Diane Roberts in responding to the Roles panel says, "I will be the bridge, I will enter the messy gaps, I will listen. There are stories under skin, mingled in blood, buried in bones and breath and these stories will lead us home." It is this commitment that artists carry with them when they are working in community arts: a commitment to try, to learn and to practice.
"Wake up, the light is here, the birds are already singing and our land is looking good." (Translation of a Cree Standard song sung by Cheryl L'Hirondelle, Roles panelist.) This process of practicing, of committing to the possibility of mistake and failure, has some inherent risks for an artist. Exploring risk as a part of our practice as engaged artists was the focus of another panel during the conference. In the discussion following the Risks panel, moderated by Vanessa Richards, Pam Hall, interdisciplinary East Coast artist, said, "Our obligation as artists is to comfort the afflicted, and afflict the comfortable."
The idea that the artist has an obligation to deal with social issues or to attempt to create a 'better world' through her/his practice or expression was debated in different forms throughout the conference and again in this publication. From examples of artists who are deeply connected, to using expression as activism, to artists who reject the notion that we have any more responsibility than other professionals, the conference and the conversations explored what we encounter as risks when we engage ourselves – our own ethics and ideals – as well as the public in our work. Sara Kendall, spoken word artist and youth worker panelist for the Risks panel, quoted Anaïs Nin: "And the day came when the risk to remain tight in a bud was more painful than the risk it took to blossom."
We are reminded that risk is many things, from the emotional to the spiritual to real physical risk. Artists embody these types of risks when they venture out of self-reflective practice to interact and collaborate with the public. Why we take these risks has many motivations and reasons, but as Emma Kivisild, respondent to the Risks panel, put it, "Art is about desire. And desire is always dragging risk along behind it."
What we desire as artists, participants or funders forms our expectations. Perhaps one of the most intimidating parts of a community arts process is what everyone is expecting of the artist, and an important part of the ethics of our practice is what artists themselves expect of the group(s) they are working with. Maria Hupfield, respondent for the Expectations panel, notes, " Devora Neumark raised the question of personal investment in projects as an 'all good intentions do not lead to good engagement,' warning of the dangers of 'trying to rescue instead of involving' participants. The ethics of engagement are always a flash point, with multiple viewpoints that lead us to look ever deeper into our social systems.

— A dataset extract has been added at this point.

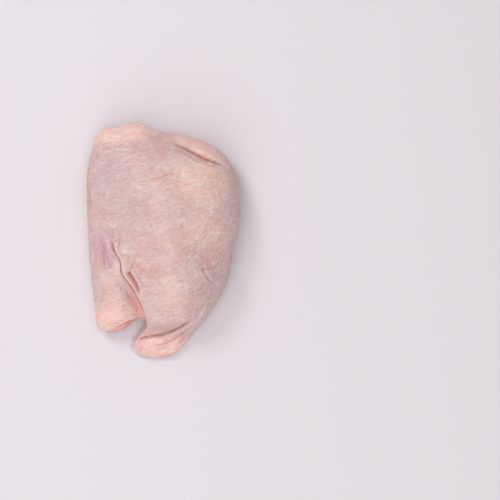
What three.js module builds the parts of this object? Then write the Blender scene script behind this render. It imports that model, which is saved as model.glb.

This is particularly true in the case of working outside our own cultural communities or with marginalized populations. A number of Aboriginal artists working in communities talk about the histories of outsiders with paternalistic and racist attitudes coming into Aboriginal communities to "save" them, and the need to break down the colonial story that shapes a lot of engagement in these communities. In the breakout groups, during the open discussion at the conference, Deborah Barndt, author of Wildfire: Art as Activism, coined a term that needs critical attention in our field – 'white lady syndrome'. As engaged artists, part of our role and the risk we take is to break down those attitudes and to always be striving for authentic engagement and collaboration, as opposed to following paternalistic models of the artist as 'savior'.

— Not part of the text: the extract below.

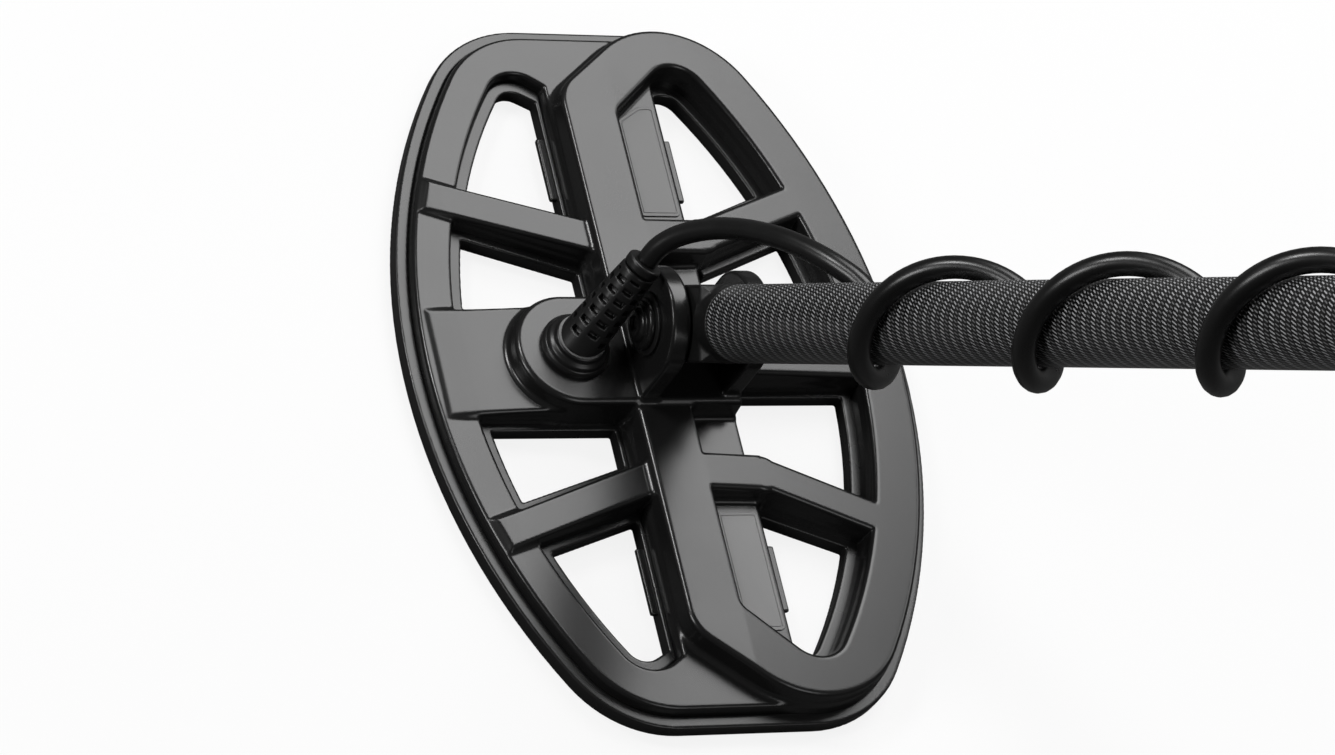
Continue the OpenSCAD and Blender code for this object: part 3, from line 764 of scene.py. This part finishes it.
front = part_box("front_label_plate")
(x0, y0), (x1, y1) = np.array(front[0])[:2] / MM, np.array(front[1])[:2] / MM
CUT_LONG, CUT_WIDE = 4.8, 7.6
front_corners = [(x0, y0), (x1 - 0.8, y0), (x1, y0 + 1.2), (x1, y1 - CUT_WIDE),
                 (x1 - CUT_LONG, y1), (x0, y1)]
rear_corners = [(-x, y) for x, y in reversed(front_corners)]
plate_low = front[0].z / MM
piece("front_label", [label_shell(front_corners, plate_low, 0.4)],
      moulded("label_dark", 0.045, 0.3, 0.2, 0.001), "coil",
      ("front_label_plate",))
piece("rear_label", [label_shell(rear_corners, plate_low, 0.4)],
      moulded("label_grey", 0.11, 0.32, 0.2, 0.001), "coil",
      ("rear_label_plate",))

# %% [markdown]
# ## Inside the coil
# The windings, the base plate and the small amplifier board are shut in by the housing. They keep
# their construction shapes and get real finishes, because the parts can be taken out and looked at.


# %% Finishes of the parts inside
def wire_bundle(name, colour):
    """Many turns of enamelled wire side by side: fine grooves one wire apart."""
    paint = Paint(name)
    parts = paint.node("ShaderNodeSeparateXYZ", None, {0: paint.place()})
    turns = (parts["Z"] / (0.4 * MM)).wave()
    patchy = paint.noise(paint.place(), 5, 3)
    tint = paint.mix(patchy, shade([c * 0.7 for c in colour]), shade(colour))
    return paint.finish(Base_Color=tint, Roughness=0.3 + turns * 0.2, Metallic=0.9,
                        Normal=paint.bump(turns, 0.12))


def circuit_board(name):
    paint = Paint(name)
    grid = paint.node("ShaderNodeTexVoronoi", {"distance": "MANHATTAN"},
                      {"Vector": paint.place(), "Scale": 420.0})
    tracks = grid.step(0.35, 0.42)
    tint = paint.mix(tracks, shade((0.02, 0.1, 0.05)), shade((0.03, 0.16, 0.08)))
    return paint.finish(Base_Color=tint, Roughness=0.35 + tracks * 0.1, Normal=paint.bump(tracks, 0.03))


def metal(name, colour, roughness, brush):
    """Metal with fine lines, brush millimetres apart."""
    paint = Paint(name)
    parts = paint.node("ShaderNodeSeparateXYZ", None, {0: paint.place()})
    stretched = paint.node("ShaderNodeCombineXYZ", None,
                           {0: parts["X"] / (brush * MM), 1: parts["Y"] * 60, 2: parts["Z"] * 60})
    lines = paint.node("ShaderNodeTexNoise", None, {"Vector": stretched, "Scale": 1.0})
    tint = paint.mix(lines, shade([c * 0.88 for c in colour]), shade(colour))
    return paint.finish(Base_Color=tint, Roughness=roughness + (lines - 0.5) * 0.16, Metallic=1.0,
                        Normal=paint.bump(lines, 0.002))


inside = {
    "base_plate": moulded("base_plastic", 0.05, 0.6),
    "transmit_winding": wire_bundle("copper_send", (0.6, 0.29, 0.13)),
    "receive_winding": wire_bundle("copper_receive", (0.64, 0.34, 0.15)),
    "preamp_board": circuit_board("solder_mask"),
    "board_parts": moulded("chip_epoxy", 0.03, 0.5, 0.15),
    "friction_washers": rubber("washer_rubber", 0.015, 0.75, 0.4, 0.01),
    "button_spring": metal("spring_steel", (0.55, 0.55, 0.57), 0.34, 0.3),
    "connector_insert": moulded("insert_plastic", 0.08, 0.55, 0.2),
    "connector_pins": metal("contact_gold", (0.8, 0.6, 0.25), 0.22, 0.2),
}
for node, paint in inside.items():
    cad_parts[node].data.materials.clear()
    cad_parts[node].data.materials.append(paint)
print("finished in place:", ", ".join(inside))

# %% [markdown]
# ## Gland and strain relief
# The cable climbs out of a stepped boss at the round end of the hub. Its strain relief is a tapered
# rubber sleeve with slots cut from alternate sides, so that it bends little at the foot and easily at
# the tip. Slots on two sides are awkward to cut from a mesh and simple as distances.

# %% Gland boss
gland_plastic = moulded("gland_plastic", 0.009, 0.32)
boss = [(0, -0.3), (10, -0.3), (10, 1.5), (9.5, 2.4), (9.2, 2.6), (8.9, 3.8), (7.9, 4.4), (7.6, 4.8),
        (7.6, 5.8), (7.2, 6.2), (0, 6.2)]
at_gland = Matrix.Translation((0, GLAND_FOOT[1], HUB_TOP))
piece("gland_boss", [turned(boss, at_gland, 0.45, 96)], gland_plastic, "coil",
      ("cable_gland",))

# %% Strain relief
BOOT_L, BOOT_R, BOOT_TIP_R, SLOT_PITCH = 30.6, 6.8, 5.2, 3.9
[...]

The conference produced no definitive answers on how to break down power structures and challenge systemic oppression within our work, but we started conversations about how we as artists navigate the roles, risks, expectations and inevitably the breakthroughs that occur in our practice. Amir Ali Alibhai, respondent for the conference panel on Breakthroughs, says, "What constitutes a breakthrough in community-based arts practice? As the panelists presented their work, it came to me as the process of opening up new space or creating new ways of being together. The artist is a risk taker, confronting fear and complacency and potentially catalyzing social change through changing the minds of a few people at a time. Art happens in the real world, it demands real action; it is risky."
The conference strived to be this new space, where we as a group of artists working in the realm of social engagement could come together to talk to each other, learn from one another and challenge each other to take our work further. The breakthroughs along the way can be felt on a personal level by artist or participant or the breakthrough can create ripples of change within a community. These changes depend on the risks taken, the roles played, and the expectations we carry with us in approaching the work. Amir, in responding to the panel, summarizes, "What is 'reproducible' are values or even ethics of respect, of collaboration, of re-cognizing expertise, contexts, trust and diversity, and of artists facilitating engagement in self-defining communities."
I think a lot of our discomfort with the term "community" has to do with who defines what community is, who belongs, and how that community fits in with other class structures, and I think Amir posed an important breakthrough in our use of that term. That a community is self-defined doesn't necessarily mean it exists in one geographic area based on civic divisions; it is not necessarily based on culture, race, or economics, yet all these things are features of all communities. It is how the people who are a part of that community define themselves. Our work as artists in these communities needs to start with how the community itself perceives the risks, roles, breakthroughs and expectations of working with artists.
However we define our practice, we are reminded that what grounds us, what weaves together our practice, is people themselves – how we come together, struggle, celebrate, survive and thrive. We are a part of this process. As much as we try to facilitate it, we are not separate from the communities we work with, and we leave pieces of ourselves within communities and we take pieces of communities with us, and that exchange mitigates our ethics, our approach and our success within these communities.
So, after four days, four panels, multi-layered conversations, conflicts and congratulations, the conference was over. Our chance to engage with each other over this brief period was closed. Did we get anywhere? I am not sure that I approach conferences with an expectation that I will arrive at some other point in my understanding or approach after its conclusion. I feel like the things that were stirred up continue to float around in my head, touching down in different contexts and gaining new insight. I don't think the conference was perfect, but I do know that fragments and ideas presented there are still with me, and they will continue to influence my work in the next few years as I understand new things about the spaces we opened, the conversations we started and the ones we didn't, and the spaces we still struggle to open and that drive us to continue our work.
My deepest re-cognition during this conference was the idea that community is not a static entity objectively existing "out there." It is, rather, a phenomenon, existing in a specific site and often summoned into being at the appropriate moment.